Geoffrey's ill-starred maneuver left a wide gap between the van and the rear, of which the rear, whose vision was obscured by the mountains, was unaware. Louis in the meantime labored at his post, prodding the last baggage wains up the ascent and urging his cavalry to pass through the abysmal gorges before the fall of night. Arrived within view of the tableland, he was amazed to see no sign of the encampment. While scouts investigated this strange circumstance, there burst from the ravines on every hand between the rear and van a swarm of Turks. Crouched on their tough little ponies, they advanced as before in whirlwinds, yelping like dogs and making an infernal din with tomtoms and tambourines, repeating the tactics that had thrown Conrad's army into panic and flight.

Bewildered by the disappearance of the van and confused by the falling dark, the Franks were driven into a rout. The day had been unseasonably warm, and the Frankish knights had laid aside the encumbrance of their armor for the difficult ascent.
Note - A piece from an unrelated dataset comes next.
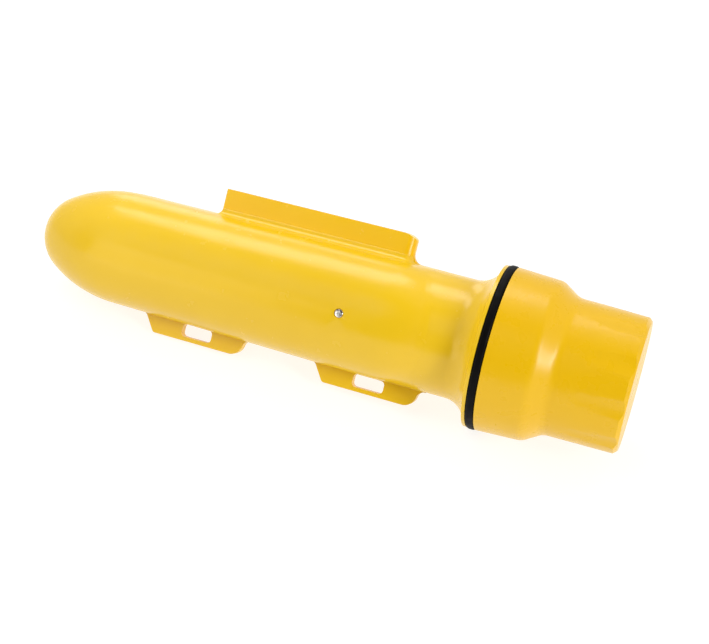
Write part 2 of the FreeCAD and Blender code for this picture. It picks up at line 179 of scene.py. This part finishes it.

Like Conrad's Teutons, they fled to shelter from the Turkish hail of arrows, and, like the Teutons, fell thus into Turkish ambush. Baggage wains, horses and riders, with loosened boulders, tumbled into the gorges of the mountain pass. The sun went down wildly on carnage and outcry. At last the blessed dark concealed the remnant of the Franks dispersed in thicket and ravine. Under cover of the night Louis took refuge in a tree, from which, according to the chronicle, he laid about valiantly with his sword and slew an incredible number of Turks. His little company stood guard about his arboreal retreat, and in the obscurity, in his inconspicuous pilgrim's garb, he passed unrecognized.